* Begin *
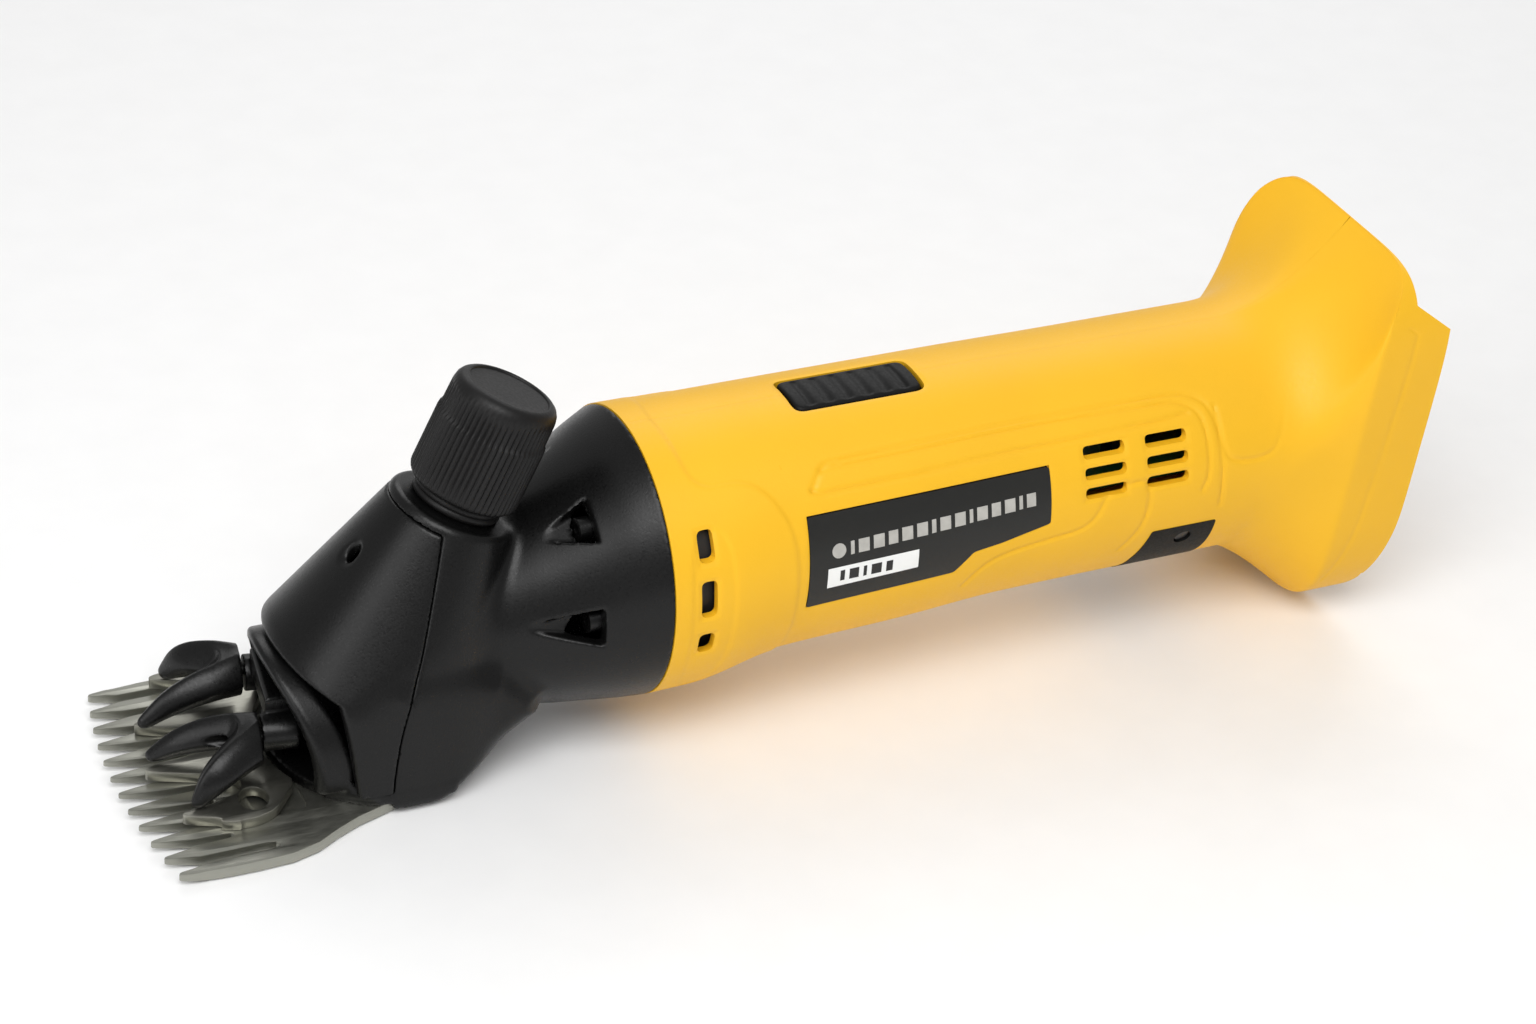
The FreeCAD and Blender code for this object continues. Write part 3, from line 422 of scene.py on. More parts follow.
def hermite(t, step, v0, v1, m0, m1):
    """Cubic from v0 to v1 with the slopes m0 and m1."""
    return ((1 + 2 * t) * (1 - t) ** 2 * v0 + t * (1 - t) ** 2 * step * m0
            + t * t * (3 - 2 * t) * v1 + t * t * (t - 1) * step * m1)


def pchip(knots, values, x):
    """Monotone cubic through the knots."""
    knots, values = np.asarray(knots, float), np.asarray(values, float)
    if knots[0] > knots[-1]:
        knots, values = knots[::-1], values[::-1]
    x = np.clip(x, knots[0], knots[-1])
    step = np.diff(knots)
    slope = np.diff(values) / step
    tangent = np.zeros(len(knots))
    tangent[0], tangent[-1] = slope[0], slope[-1]
    before, after = slope[:-1], slope[1:]
    same = before * after > 0
    tangent[1:-1][same] = 2 * before[same] * after[same] / (before[same] + after[same])
    i = np.clip(np.searchsorted(knots, x, side="right") - 1, 0, len(step) - 1)
    return hermite((x - knots[i]) / step[i], step[i], values[i], values[i + 1], tangent[i], tangent[i + 1])


def ring_at(rings, x):
    """Radius and height of centre at x, from rings of (x, radius, height of centre)."""
    places, radii, centres = zip(*rings)
    return pchip(places, radii, x), pchip(places, centres, x)


# ---------------------------------------------------------------- distance fields
def distance(*offsets):
    return np.sqrt(sum(offset * offset for offset in offsets))


def smax(a, b, r):
    """The larger of two fields, blended over r."""
    h = np.maximum(r - np.abs(a - b), 0) / r
    return np.maximum(a, b) + h * h * r * 0.25


def smin(a, b, r):
    return -smax(-a, -b, r)


def ease(t):
    t = np.clip(t, 0, 1)
    return t * t * (3 - 2 * t)


def groove(d, depth, width):
    """Depth of a rounded groove that fades with the distance d outside an outline."""
    return depth * np.exp(-(np.maximum(d, 0) / width) ** 2)


def segment_square(px, py, start, end):
    """Squared distance to a segment."""
    ex, ey = end[0] - start[0], end[1] - start[1]
    wx, wy = px - start[0], py - start[1]
    t = np.clip((wx * ex + wy * ey) / (ex * ex + ey * ey), 0, 1)
    return (wx - ex * t) ** 2 + (wy - ey * t) ** 2


def polygon_field(px, py, outline):
    """Signed distance to a closed outline, negative inside."""
    pts = np.asarray(outline, float)
    best = np.full(np.broadcast(px, py).shape, np.inf)
    inside = np.zeros(best.shape, bool)
    for start, end in zip(pts, np.roll(pts, -1, 0)):
        best = np.minimum(best, segment_square(px, py, start, end))
        rise = end[1] - start[1]
        run = start[0] + (py - start[1]) * (end[0] - start[0]) / (rise if abs(rise) > TINY else TINY)
        inside ^= ((start[1] > py) != (end[1] > py)) & (px < run)
    return np.where(inside, -1, 1) * np.sqrt(best)


def line_field(px, py, points):
    """Distance to an open line."""
    best = np.full(np.broadcast(px, py).shape, np.inf)
    for start, end in zip(points[:-1], points[1:]):
        best = np.minimum(best, segment_square(px, py, start, end))
    return np.sqrt(best)


def rod_field(x, y, z, start, end, radius):
    """Cylinder between two points with flat ends."""
    s, e = np.asarray(start, float), np.asarray(end, float)
    length = np.linalg.norm(e - s)
    u = (e - s) / length
    along = (x - s[0]) * u[0] + (y - s[1]) * u[1] + (z - s[2]) * u[2]
    square = (x - s[0]) ** 2 + (y - s[1]) ** 2 + (z - s[2]) ** 2 - along ** 2
    across = np.sqrt(np.maximum(square, 0)) - radius
    return smax(across, np.abs(along - length / 2) - length / 2, 0.4)


def box_field(x, y, z, low, high):
    sides = [np.abs(at - (a + b) / 2) - (b - a) / 2 for at, a, b in zip((x, y, z), low, high)]
    return np.maximum(np.maximum(sides[0], sides[1]), sides[2])


def cell_points(values):
    """Which cells the surface passes through, the mean crossing of each, and the crossings of each axis."""
    shape = values.shape
    cells = tuple(n - 1 for n in shape)
    total = np.zeros(cells + (3,), np.float32)
    count = np.zeros(cells, np.float32)
    crossings = []
    for axis in range(3):
        a = np.take(values, np.arange(shape[axis] - 1), axis)
        b = np.take(values, np.arange(1, shape[axis]), axis)
        cross = (a < 0) != (b < 0)
        crossings.append((cross, a < 0))
        t = np.where(cross, a / np.where(cross, a - b, 1), 0)
        index = np.indices(cross.shape, np.float32)
        one, two = [k for k in range(3) if k != axis]
        for d0, d1 in ((0, 0), (0, 1), (1, 0), (1, 1)):
            cut = [slice(None)] * 3
            cut[one] = slice(d0, d0 + cells[one])
            cut[two] = slice(d1, d1 + cells[two])
            cut = tuple(cut)
            count += cross[cut]
            for k in range(3):
                spot = index[k][cut] + (t[cut] if k == axis else 0)
                total[..., k] += np.where(cross[cut], spot, 0)
    active = count > 0
    return active, total[active] / count[active][:, None], crossings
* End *
To be done => From the top of the listing above, restate each line word for word up to and including the line with "1) * step * m1)"; add nothing else.

Task answer =>
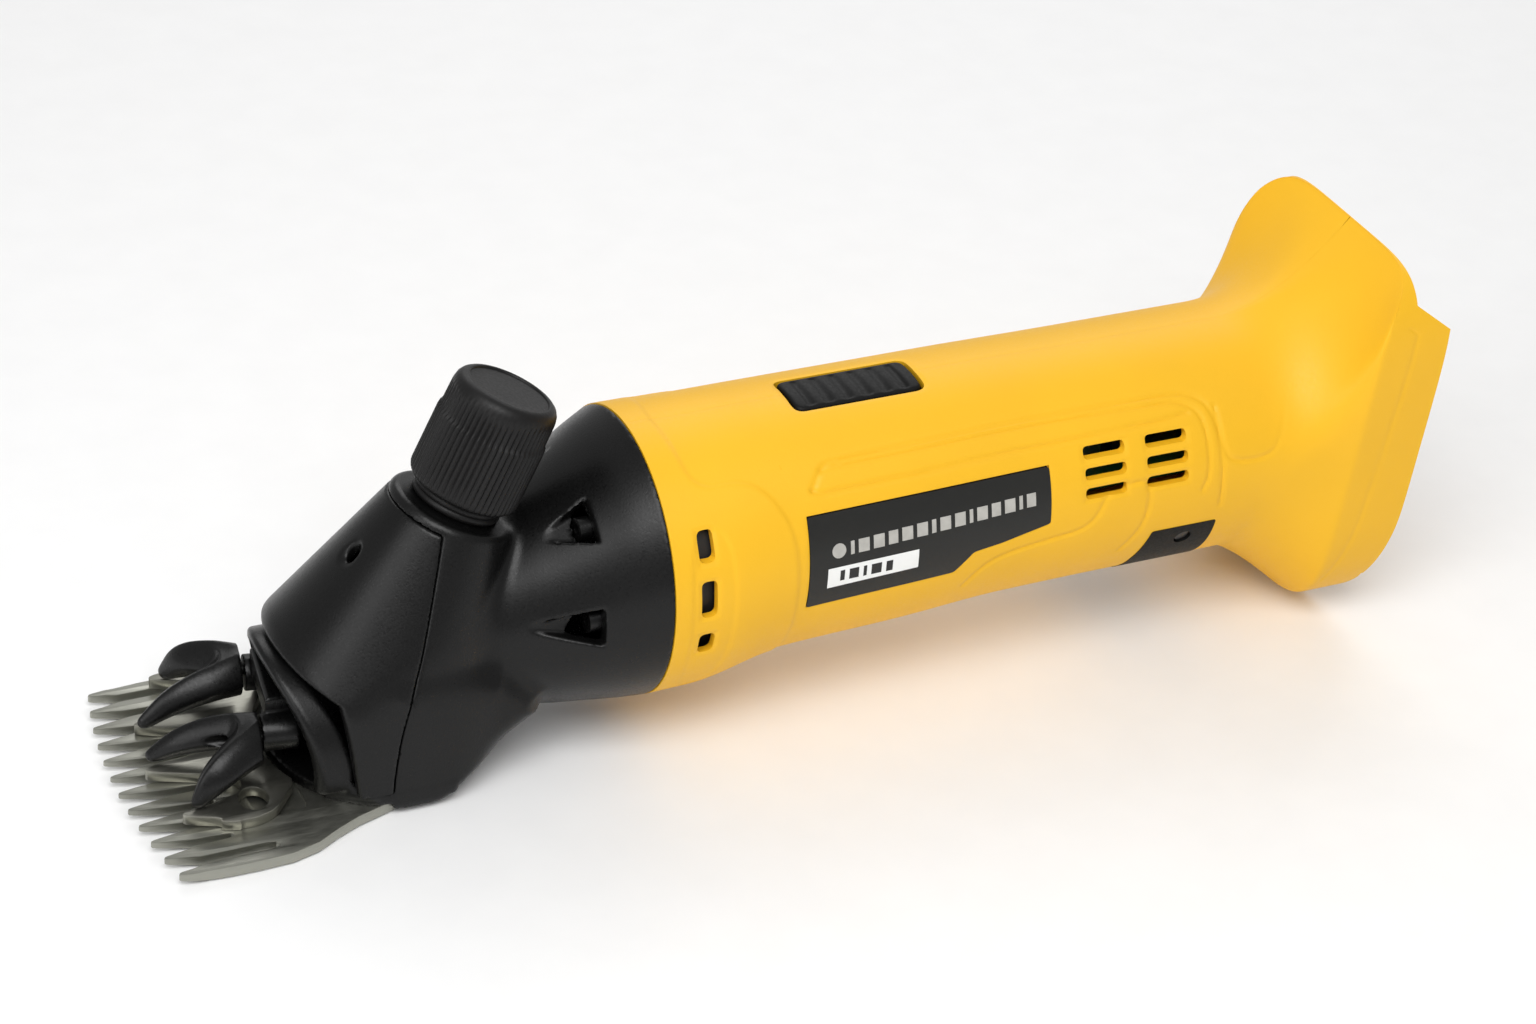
The FreeCAD and Blender code for this object continues. Write part 3, from line 422 of scene.py on. More parts follow.
def hermite(t, step, v0, v1, m0, m1):
    """Cubic from v0 to v1 with the slopes m0 and m1."""
    return ((1 + 2 * t) * (1 - t) ** 2 * v0 + t * (1 - t) ** 2 * step * m0
            + t * t * (3 - 2 * t) * v1 + t * t * (t - 1) * step * m1)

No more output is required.